The empirical context of this study is one area of consumer relationship marketing, namely customer loyalty programs. Openly communicated loyalty programs are one marketing practice that can be identified from the outside. The empirical context is Finland: Finnish customer loyalty programs and their customers. This is a limitation, as it does not provide a cross-cultural view. These arguments are based on a literature review on consumer relationship marketing. The review is presented next.
Conclusion and Recommendations.
The paper 1 has referred to questions about target of commitment in service context. The presence of interpersonal commitment (entity= person, role = social exchange), service provider commitment (entity = person, role= economic exchange) and service company commitment (entity =service company/brand, role=economic exchange). The presence of these three targets of commitment has implications for further research on the role of consumer commitment in service. The data collected in the questionnaire format is qualitatively analyzed and the results are discussed. The authors have produced the work with findings which are practical and can be understood by a layman as well.

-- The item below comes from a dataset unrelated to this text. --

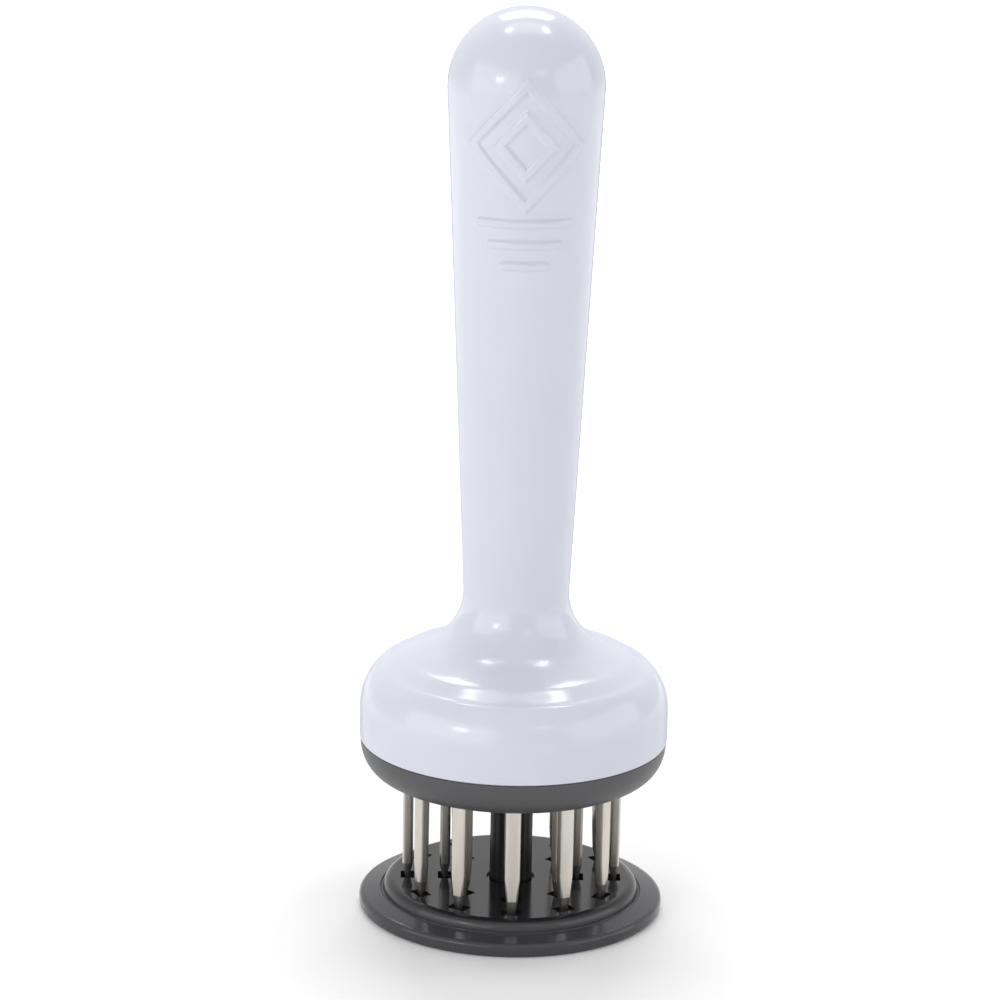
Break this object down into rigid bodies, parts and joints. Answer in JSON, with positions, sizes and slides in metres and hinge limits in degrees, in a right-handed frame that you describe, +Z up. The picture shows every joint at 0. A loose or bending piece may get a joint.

In paper 2 it is obvious that with the typology idea one must bear in mind that, based on the present study, a consumer does not adhere to a certain type in all their relationships, but instead the individual motives are likely to be different in different relationships. The sample of socio-demographically similar customers made it evident that relationship-proneness is not dictated by socio-demographics, and also that it may not be personality trait.
Topics for further research may be The nature of relationships in specific industries Segmentation Fit of motivational profiles: relationship strength and relationship equity The dynamics of relational motivation.